After two cancelled visits due to two snowstorms, Payette’s Young Designer’s Core (YDC) finally had the chance to visit Payette’s Fabrication Lab in Charlestown. Payette Architect, Parke MacDowell led the tour around the space, which includes a brand new CNC machine, a handmade shelf for materials, a small room separated from the large space for acoustic reasons and remnants of past and present projects that utilized the shop. The shop will also have hand built working tables that are large enough to accommodate the models that will be built in the future.
History of the Space
When Payette started working in the space, it was very barren. They worked on the infrastructure, adding new electrical and a room for sound control. Inside the small room lives an air compressor, dust collector and a vacuum pump. When the door to this room was closed Parke could speak at a regular volume and be heard, but when the door was open even shouting was barely comprehensible due to the loudness of the machines.
The CNC tutorial Parke ran us through was for new signage for the space, specifically something to hang on the door with the Payette logo. He started with a file in Rhino with randomly placed dots, the dots were then connected to the next closest dot to create a continuous toolpath. The lines were more clustered at the “Payette” text making it stand out from the rest of the pattern. The program Mastercam gave a 3D visualization of how the CNC machine would carve the pattern. The file was then put on a USB and inserted into the CNC machine.

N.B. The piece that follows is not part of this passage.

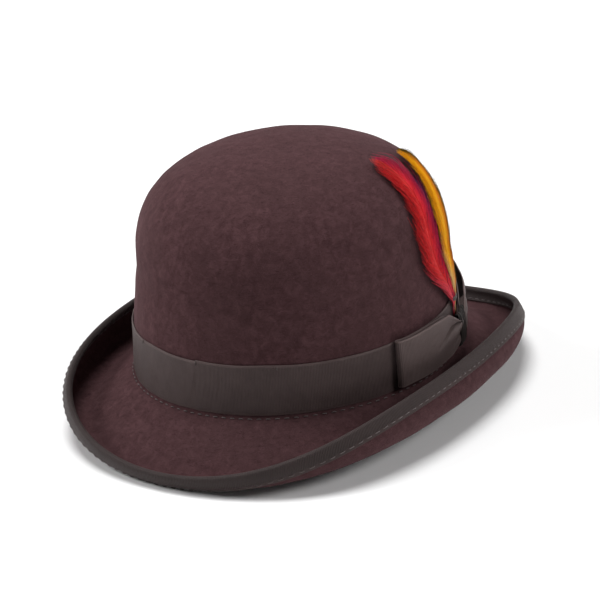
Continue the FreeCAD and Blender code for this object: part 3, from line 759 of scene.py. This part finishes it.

There were a couple of things that I’ve never seen before that I found really interesting, for example the CNC can change its own tools. It unscrews a bit off and moves to re-screw a new bit on. Another interesting aspect of the machine was the dust collector that covered the bit to collect the dust particles as the CNC moved. The machines I’ve used before didn’t include these two features. For safety there is also the classic, big red button on the wall that can be pushed to turn off everything in the room except for the lights. As we watched the CNC carve the Payette logo, we were mesmerized as it dipped and engraved the wood, with the precision like that of a renaissance sculptor.
An exciting part of the Fabrication Lab is some of the ideas that will be implemented in the future. One of which is workshops and educational tutorials on subjects such as a masterclass on welding, or Mastercam. Parke’s motto is that, “the shop isn’t about the tools, it’s about the approach to design.”